Is a Statement of Undisputed Material Facts required to file a motion for summary judgment in New York?
There has been quite a bit of confusion about Statements of Undisputed Facts in New York lately. Here is where the rule stands (and keep scrolling for my take on why you should always include one regardless of the rule).
At the end of 2020 (yes, that hectic year), the Uniform Civil Rules for the Supreme and County Courts in New York (citation format, NYCRR) were amended to add several new rules applicable to motions filed in these courts (one of which imposed a word limit on motions filed in all cases, not just those in the commercial division).
One of the most significant changes was this one:
“Upon any motion for summary judgment, other than a motion made pursuant to CPLR 3213, there shall be annexed to the notice of motion a separate, short and concise statement, in numbered paragraphs, of the material facts as to which the moving party contends there is no genuine issue to be tried.”
I am a big fan of Statements of Undisputed Material Facts (keep scrolling to read why). So I was delighted to see this new Section 202.8-g(a). The rule went into effect in February 2021, and I happily helped my lawyer-clients create the statements required to bring or oppose a motion for summary judgment.
In oppositions to summary judgment motions, I also eagerly drafted arguments seeking denial of the motion based on the movant’s failure to include the Section 202.8-g(a) statement. The argument looked something like this:
“The Uniform Rules governing summary judgment motions require every movant to attach a “separate, short and concise statement, in numbered paragraphs, of the material facts as to which the moving party contends there is no genuine issue to be tried.” 22 NYCRR (Uniform Rules of the Supreme and County Courts) §202.8-g(a). The material facts in the statement must also cite to the evidence submitted in support of the motion. §202.8-g(d).
Rule 202.8-g went into effect on February 1, 2021. Yet the motion, which was filed on January 25, 2022, does not contain the required Rule 202.8-g statement or any explanation as to why it was not included.
In the year since Rule 202.8-g was enacted, trial courts across New York have held that compliance with the rule is mandatory, not discretionary, and a failure to include the statement requires denial of the motion. See, e.g., Wahrsager v. Frankel, 2022 N.Y. Misc. LEXIS 2046, *3 (N.Y. Sup. Ct. Nassau Cty. March 2, 2022) (“Uniform Rule 202.8-g is mandatory and failure to comply with same renders a motion for summary judgment facially defective”); Mealing v. Clark, 2021 NY Slip Op 33091(U), *3-5 (N.Y. Sup. Ct. Queens Cty. 2021) (“Procedurally, plaintiff’s failure to annex a statement of material facts to his motion papers pursuant to 22 NYCRR 202.8-g(a) warrants denial of the motion”); Amos Fin. LLC v. Crapanzano, 73 Misc. 3d 448, 453 (N.Y. Sup. Ct. Rockland Cty. 2021) (denying motion because “the total absence of a Uniform Rule 202.8-g Statement of Material Facts constitutes a substantive defect in a motion for summary judgment”).

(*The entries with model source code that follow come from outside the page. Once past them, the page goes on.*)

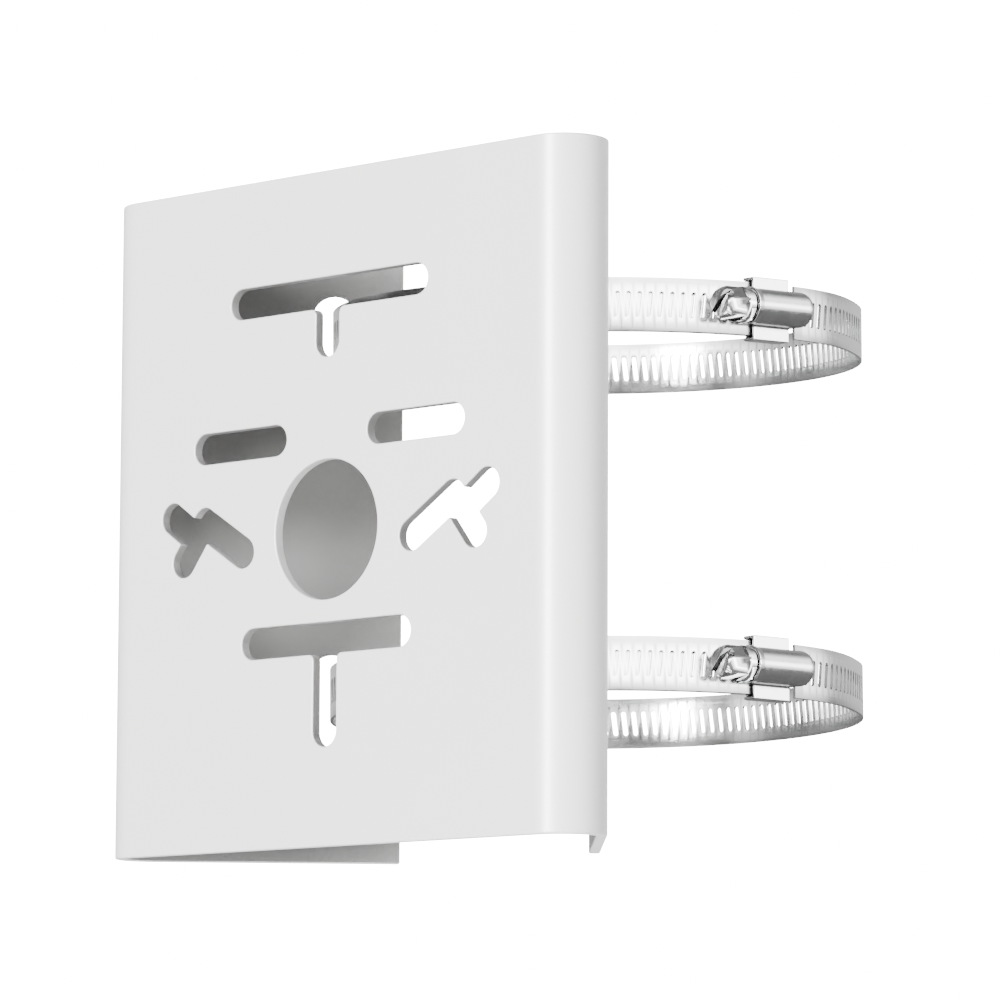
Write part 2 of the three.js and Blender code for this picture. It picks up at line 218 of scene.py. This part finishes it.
def stainless(name, tone, rough_low, rough_high, grain, bump_strength):
    """Bright stainless: fine rolling grain, small dings and uneven polish."""
    material, tree, shader = new_material(name)
    shader.inputs["Metallic"].default_value = 1.0
    lines = node(tree, "ShaderNodeTexNoise", Scale=1.0, Detail=4.0)
    tree.links.new(mapped(tree, grain), lines.inputs["Vector"])
    blotch = node(tree, "ShaderNodeTexNoise", Scale=220.0, Detail=3.0)
    tree.links.new(mapped(tree, (1, 1, 1)), blotch.inputs["Vector"])
    mixed = node(tree, "ShaderNodeMath", operation="ADD")
    tree.links.new(lines.outputs["Fac"], mixed.inputs[0])
    tree.links.new(blotch.outputs["Fac"], mixed.inputs[1])
    cool = (0.99, 0.995, 1.0)
    stops = [(0.35, grey(tone * 0.93, cool)), (0.65, grey(tone, cool))]
    halved = node(tree, "ShaderNodeMath", operation="MULTIPLY")
    halved.inputs[1].default_value = 0.5
    tree.links.new(mixed.outputs[0], halved.inputs[0])
    tree.links.new(ramp(tree, halved.outputs[0], stops), shader.inputs["Base Color"])
    rough = node(tree, "ShaderNodeMapRange")
    rough.inputs["From Min"].default_value = 0.35
    rough.inputs["From Max"].default_value = 0.65
    rough.inputs["To Min"].default_value = rough_low
    rough.inputs["To Max"].default_value = rough_high
    tree.links.new(halved.outputs[0], rough.inputs["Value"])
    tree.links.new(rough.outputs["Result"], shader.inputs["Roughness"])
    bump = node(tree, "ShaderNodeBump", Strength=bump_strength, Distance=0.0001)
    tree.links.new(halved.outputs[0], bump.inputs["Height"])
    tree.links.new(bump.outputs["Normal"], shader.inputs["Normal"])
    return material


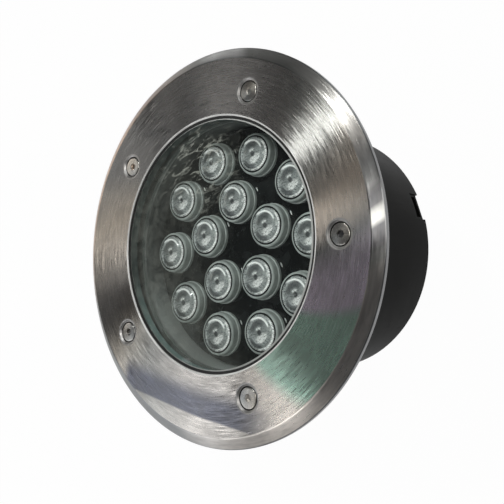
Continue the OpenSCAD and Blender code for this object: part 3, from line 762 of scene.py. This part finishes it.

As this Court explained in Mealing, “a summary judgment movant who fails to set forth a material statement of facts as required by the rule has failed to properly put those facts before the court in the first instance.” Mealing, supra, 2021 NY Slip Op 33091(U), *4. Here, movant failed to submit the required statement and therefore failed to properly put forth the facts entitling her to partial summary judgment. Her motion should be denied on this preliminary procedural ground, without regard to the merits of her claims.”
The argument was pretty successful. Maybe too successful. Because the rule was changed again. As of July 1, 2022, the rule now reads:
“Upon any motion for summary judgment, other than a motion made pursuant to CPLR 3213, the court may direct that there shall be annexed to the notice of motion a separate, short and concise statement, in numbered paragraphs, of the material facts as to which the moving party contends there is no genuine issue to be tried.”